Our Geography, Our Diversity, Our Narrative

I have been doing a great deal of traveling throughout the Southeast region this year, primarily between Alabama and North Carolina. As I was traveling recently, I began to think about the diversity of geographic features in our region. Invariably geographic features assist in the cultural production of an area. In the South, we have mountain ranges, beaches that span the Atlantic Ocean and Gulf of Mexico, swamps, marshland, farmland, foothills, and a range of geographic essences within each state, county, and town. In these thoughts about geography, I started wondering why people continue to paint the South as a monolithic entity when our population is as diverse as our geographic environment.  

People will often paint “the South” with a broad paintbrush, of treating it as “the” South. As Southerners, we often like to draw out these distinctions between states, often in an attempt to put down a southern sibling to make ourselves feel better. As North Carolina’s General Assembly has proposed some rather regressive legislation this year, I would hear remarks suggesting that we did not want the state to become Mississippi or Alabama. What does that even mean? Who are we helping with this rhetoric?

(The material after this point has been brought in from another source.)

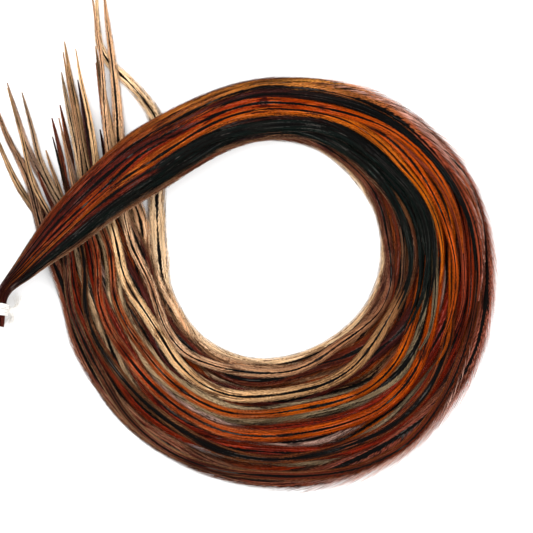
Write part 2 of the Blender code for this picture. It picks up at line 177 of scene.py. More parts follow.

Instead of assisting to build up our southern siblings, we like to put them down in an attempt to make ourselves presumably look better. Invariably this rhetoric suggests a hierarchy within our region, a region that has already suffered stigmatization from the rest of the country. If we are stigmatizing ourselves from within, the rest of the country may feel justified in continuing to put down the South.

What if we rose up? What if we were as proud of our progressive works and people fighting for them like we are proud of our diversity of geography? What if we celebrated the diversity that exists in the South? I have a feeling like we may start to not look so monolithic. We may start to appear as many Souths instead of the South. Any region is susceptible to criticisms and stereotypes and stigmatization. The South deals with a great deal of such stigmatization, though, and we are not helping ourselves to further this stigmatization.

What if national news stories broke about the feminist activists in Mississippi fighting to keep the only abortion clinic open? What if reporters shared more about North Carolina’s women who dressed up in Mad Men clothing during a legislative session to protest against a bill that would limit contraception? Instead, we see extensive coverage of news items such as the Pastor Worley incident in North Carolina last year, where our progressive responses are often the backstory. When we are the backstory, the narrative does not change. Yes, news of the protest against Worley that we attended was provided, but how were the stories framed? It often feels like reporters frame stories about such incidences in the South as dismissive, “Oh, it’s the South.”

The country often dismisses us. The country often dismisses our progressive work. It’s time to change that and to change the narrative. It’s time for the country to recognize our work, instead of just appreciating our diversity of geographic landscapes and culinary delights. We have to look at our own narratives that we produce, too, in order to bring this change.